Si chiama NAC (Natural Asset Company). Con essa la Borsa di New York ha svelato il piano più radicale e potenzialmente più distruttivo per finanziarizzare tutta la natura e la vita nella stessa.
Che la relazione fra il capitalismo e la natura sia basata sulla
mercificazione di quest’ultima per estrarre profitti non è sicuramente una
novità, ma questa volta siamo ad un ulteriore drammatico salto di qualità. La creazione di
questa nuova classe di attivi finanziari metterà infatti in vendita non solo le
risorse naturali, ma gli stessi processi alla base della vita.
Funzionerà infatti così: una NAC individua un bene naturale (ad
esempio, una foresta pluviale o un lago), ne stima il valore e decide chi ne
detiene i diritti di sfruttamento, gestione, conservazione. Tramite
un’offerta pubblica iniziale, la NAC viene quotata in Borsa. A quel
punto investitori privati e istituzionali, fondi sovrani o
speculativi diventano proprietari sia delle risorse sia dei relativi processi
naturali.
La quotazione in Borsa della NAC ne determinerà il valore. Gli azionisti
della NAC diventeranno dunque proprietari non solo del bene naturale ma anche
dei servizi che questi ecosistemi producono a beneficio della vita e delle
persone: dalla produzione alimentare all’acqua pulita, dalla
biodiversità al sequestro del carbonio legato alla crescita delle piante e via
discorrendo.
Nella narrazione proposta dai promotori, tutto questo dovrebbe servire a
far diventare economicamente conveniente la conservazione della natura; nella
realtà concreta, si tratta della definitiva privatizzazione dei beni comuni
che, da beni accessibili a tutti, diventeranno asset finanziari
per i profitti di pochi, mentre sarà il mercato a decidere cosa nella natura ha
valore e cosa non ne ha.
D’altronde, basta dare un’occhiata a chi sono i promotori di questo assalto
finanziario alla vita.
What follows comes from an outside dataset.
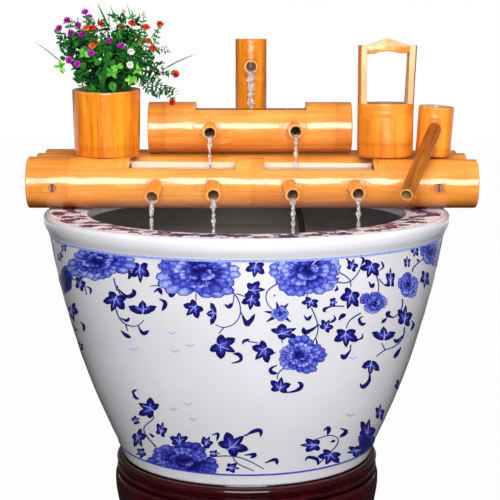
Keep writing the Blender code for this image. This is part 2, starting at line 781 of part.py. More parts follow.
def flower_pot(front, middle):
    """Culm pot with a block of floral foam that holds the plant's stem."""
    place = Matrix.Translation((POT_X, VALLEY_Y, STANDING_Z))
    cup_shape("flower_pot", POT_FOOT_RADIUS, POT_TOP_RADIUS, POT_WALL, POT_HEIGHT, POT_FLOOR, place)
    seat = seat_cutter("pot_seat", POT_FOOT_RADIUS, POT_X)
    cut(front, seat)
    cut(middle, seat)
    slope = (POT_TOP_RADIUS - POT_FOOT_RADIUS) / (POT_HEIGHT - POT_FLOOR)
    low = POT_FOOT_RADIUS - POT_WALL - 2 * GAP
    high = low + slope * FOAM_HEIGHT
    data = rod_mesh("foam_block", low, FOAM_HEIGHT, CULM_SIDES, high)
    lift = Matrix.Translation((0, 0, POT_FLOOR + GAP))
    foam = add_part("foam_block", data, FLORAL_FOAM, place @ lift)
    top = STANDING_Z + POT_FLOOR + GAP + FOAM_HEIGHT
    socket = rod_cutter(
        "stem_socket", STEM_RADIUS + GAP, (POT_X, VALLEY_Y, top - STEM_SOCKET - GAP),
        (POT_X, VALLEY_Y, top + 0.01), SMALL_SIDES
    )
    cut(foam, socket)


def bucket(front, middle):
    """Culm bucket whose wall is cut away above its mouth, but for two uprights."""
    height = BUCKET_HEIGHT + UPRIGHT_HEIGHT
    place = Matrix.Translation((BUCKET_X, VALLEY_Y, STANDING_Z))
    piece = cup_shape("bucket", BUCKET_RADIUS, BUCKET_RADIUS, BUCKET_WALL, height, BUCKET_FLOOR, place)
    mouth = STANDING_Z + BUCKET_HEIGHT
    reach = BUCKET_RADIUS + 0.01
    for side, low, high in (("front", -reach, -UPRIGHT_HALF_WIDTH), ("back", UPRIGHT_HALF_WIDTH, reach)):
        cut(
            piece,
            box_cutter(
                f"bucket_{side}_cut",
                (BUCKET_X - reach, VALLEY_Y + low, mouth),
                (BUCKET_X + reach, VALLEY_Y + high, mouth + UPRIGHT_HEIGHT + 0.01),
            ),
        )
    seat = seat_cutter("bucket_seat", BUCKET_RADIUS, BUCKET_X)
    cut(front, seat)
    cut(middle, seat)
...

Il primo è il fondo privato di investimento BlackRock,
che, con la gestione di 9,5 miliardi di dollari, è oggi la terza potenza
finanziaria mondiale, dopo Usa e Cina, e che ha proposto di trasformare, entro
il 2030, il 30% del pianeta in “zone naturali protette” (dai capitali
finanziari, of course).
Un altro dei promotori è il gruppo IEG (Intrinsic Exchange Group),
che vede al suo interno la Fondazione Rockefeller e l’affiliata per l’America
Latina della Banca Mondiale, e che così annuncia sul proprio sito: “Abbiamo
creato una nuova classe di attività basata sulla natura e sui benefici che la
natura fornisce (..) questo consentirà la conversione delle risorse naturali in
capitale finanziario (..) permettendo una soluzione di trasformazione in base
alla quale, gli ecosistemi naturali non sono semplicemente un costo da gestire,
ma piuttosto, una fonte di ricchezza per i governi e i suoi
cittadini”.
Siamo all’atto finale. Il modello capitalistico nella sua fase
della finanziarizzazione spinta ha la necessità di sottoporre a valorizzazione
finanziaria ogni aspetto della vita con una pervasività direttamente
proporzionale al castello di carta su cui si regge.
Valorizzare i processi della vita apre un campo sterminato di possibilità
di profitto, valutate dallo studio McKinsey in 4000 trilioni di dollari (per
avere un’idea, si tenga conto che il Pil annuo del pianeta vale oggi 125
trilioni di dollari).
Tutto questo avviene nel totale silenzio di governi e parlamenti che hanno
da tempo interiorizzato la primazia della finanza sulla società. L’antagonismo
fra la Borsa e la vita questa volta non è una metafora.